What is expected: Copy each line exactly. Leave nothing out.
++++++
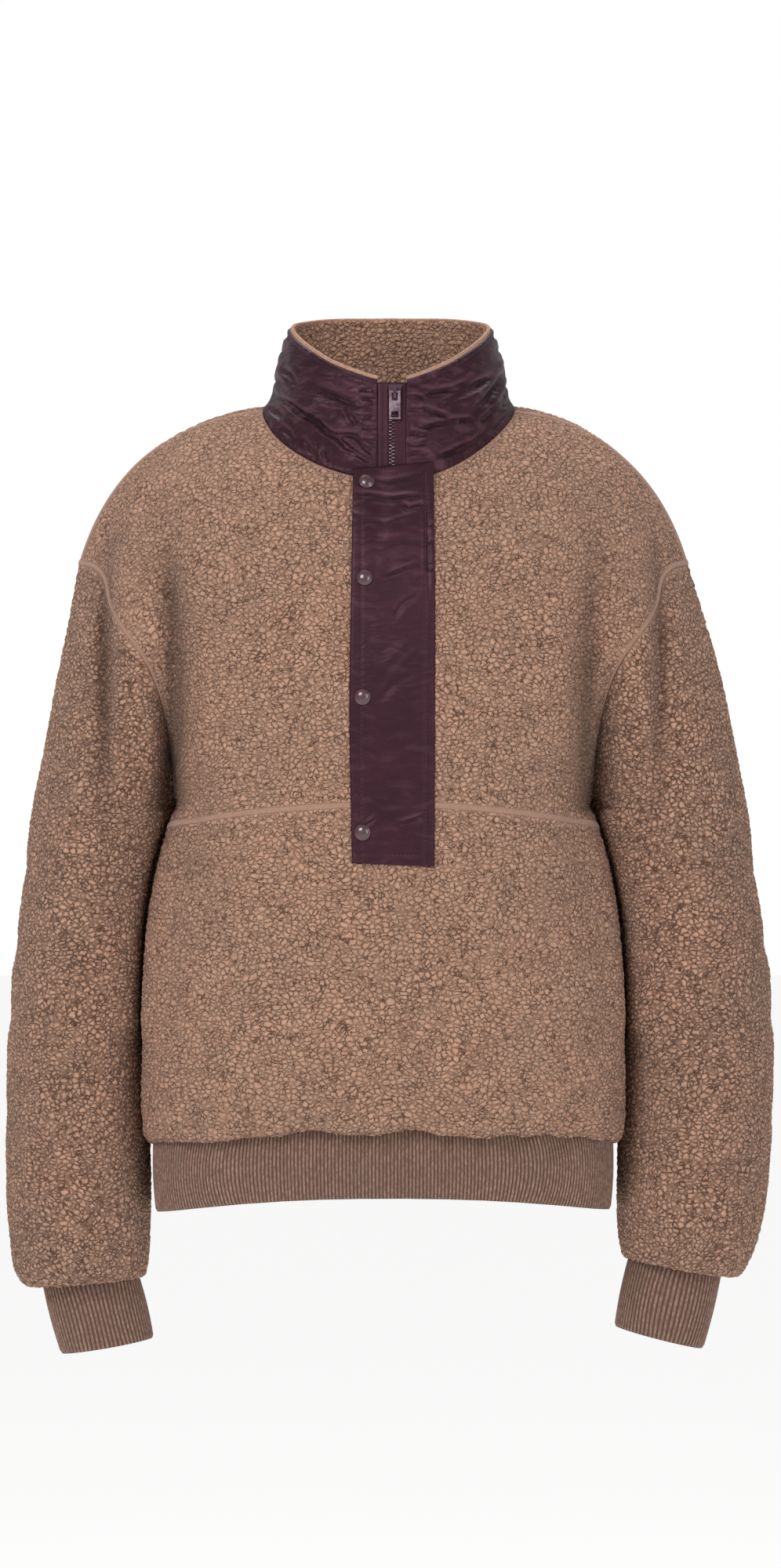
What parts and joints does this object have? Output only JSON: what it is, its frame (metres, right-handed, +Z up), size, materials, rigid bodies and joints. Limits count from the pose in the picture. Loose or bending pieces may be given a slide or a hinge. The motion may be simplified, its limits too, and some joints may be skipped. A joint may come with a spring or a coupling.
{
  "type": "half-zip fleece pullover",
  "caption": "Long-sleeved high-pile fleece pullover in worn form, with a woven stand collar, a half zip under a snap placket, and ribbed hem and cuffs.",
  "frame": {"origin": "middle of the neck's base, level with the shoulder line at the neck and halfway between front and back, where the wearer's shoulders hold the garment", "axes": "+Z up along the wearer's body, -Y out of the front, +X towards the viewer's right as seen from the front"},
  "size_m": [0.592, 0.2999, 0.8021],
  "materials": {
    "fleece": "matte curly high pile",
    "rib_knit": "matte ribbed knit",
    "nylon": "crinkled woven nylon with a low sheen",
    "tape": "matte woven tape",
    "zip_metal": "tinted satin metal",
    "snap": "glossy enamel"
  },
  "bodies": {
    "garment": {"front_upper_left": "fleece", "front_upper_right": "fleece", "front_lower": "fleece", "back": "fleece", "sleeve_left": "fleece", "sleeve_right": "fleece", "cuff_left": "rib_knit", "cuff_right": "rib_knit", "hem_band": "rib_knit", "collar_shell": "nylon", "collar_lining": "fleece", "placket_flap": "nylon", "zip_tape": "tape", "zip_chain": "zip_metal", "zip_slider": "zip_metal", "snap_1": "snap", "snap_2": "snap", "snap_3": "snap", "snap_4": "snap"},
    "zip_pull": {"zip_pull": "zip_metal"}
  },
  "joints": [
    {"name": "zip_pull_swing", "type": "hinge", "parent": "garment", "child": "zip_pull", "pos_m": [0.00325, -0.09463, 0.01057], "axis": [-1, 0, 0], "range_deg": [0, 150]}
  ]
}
++++++
Worked solution:
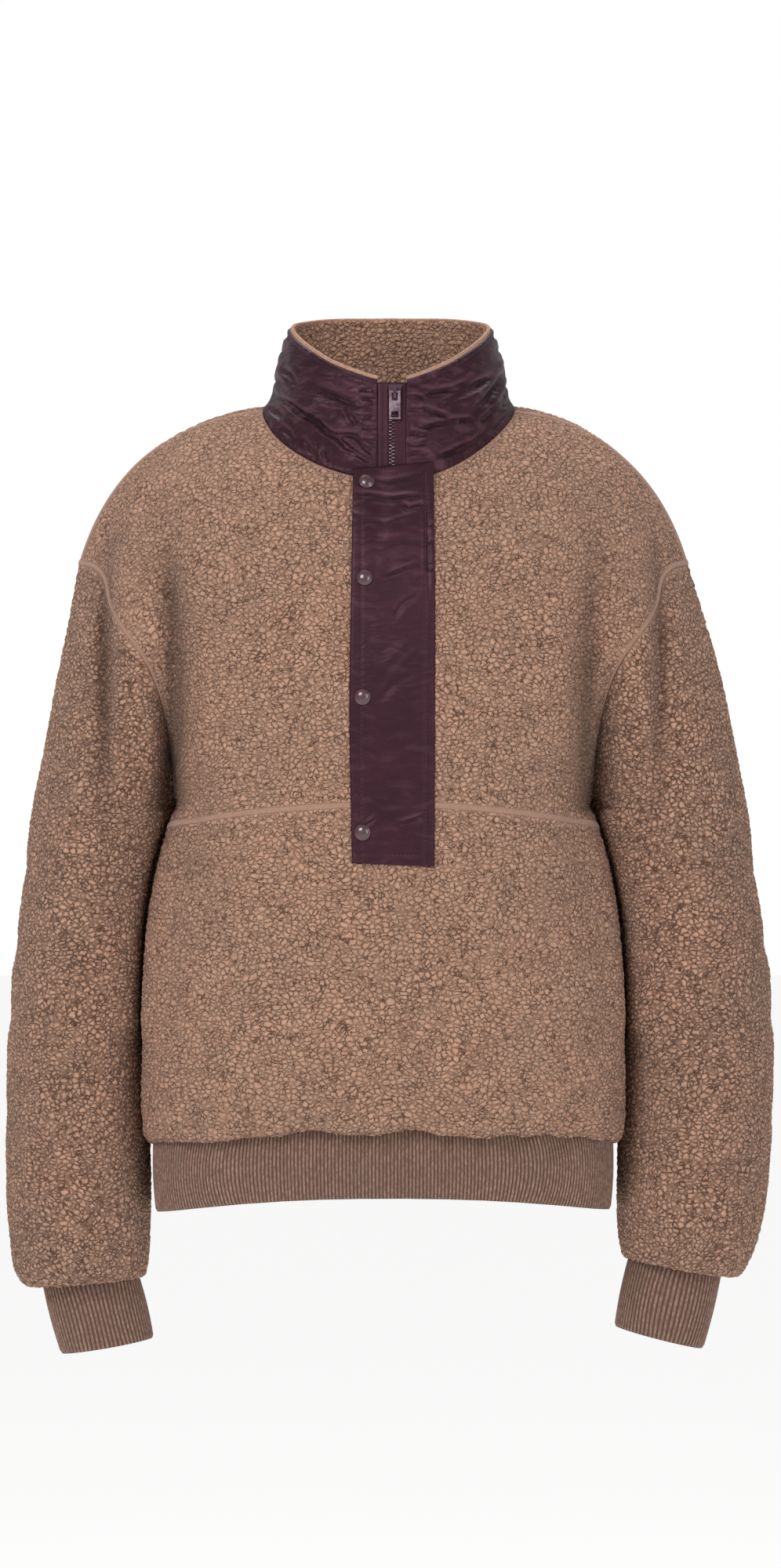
What parts and joints does this object have? Output only JSON: what it is, its frame (metres, right-handed, +Z up), size, materials, rigid bodies and joints. Limits count from the pose in the picture. Loose or bending pieces may be given a slide or a hinge. The motion may be simplified, its limits too, and some joints may be skipped. A joint may come with a spring or a coupling.
{
  "type": "half-zip fleece pullover",
  "caption": "Long-sleeved high-pile fleece pullover in worn form, with a woven stand collar, a half zip under a snap placket, and ribbed hem and cuffs.",
  "frame": {"origin": "middle of the neck's base, level with the shoulder line at the neck and halfway between front and back, where the wearer's shoulders hold the garment", "axes": "+Z up along the wearer's body, -Y out of the front, +X towards the viewer's right as seen from the front"},
  "size_m": [0.592, 0.2999, 0.8021],
  "materials": {
    "fleece": "matte curly high pile",
    "rib_knit": "matte ribbed knit",
    "nylon": "crinkled woven nylon with a low sheen",
    "tape": "matte woven tape",
    "zip_metal": "tinted satin metal",
    "snap": "glossy enamel"
  },
  "bodies": {
    "garment": {"front_upper_left": "fleece", "front_upper_right": "fleece", "front_lower": "fleece", "back": "fleece", "sleeve_left": "fleece", "sleeve_right": "fleece", "cuff_left": "rib_knit", "cuff_right": "rib_knit", "hem_band": "rib_knit", "collar_shell": "nylon", "collar_lining": "fleece", "placket_flap": "nylon", "zip_tape": "tape", "zip_chain": "zip_metal", "zip_slider": "zip_metal", "snap_1": "snap", "snap_2": "snap", "snap_3": "snap", "snap_4": "snap"},
    "zip_pull": {"zip_pull": "zip_metal"}
  },
  "joints": [
    {"name": "zip_pull_swing", "type": "hinge", "parent": "garment", "child": "zip_pull", "pos_m": [0.00325, -0.09463, 0.01057], "axis": [-1, 0, 0], "range_deg": [0, 150]}
  ]
}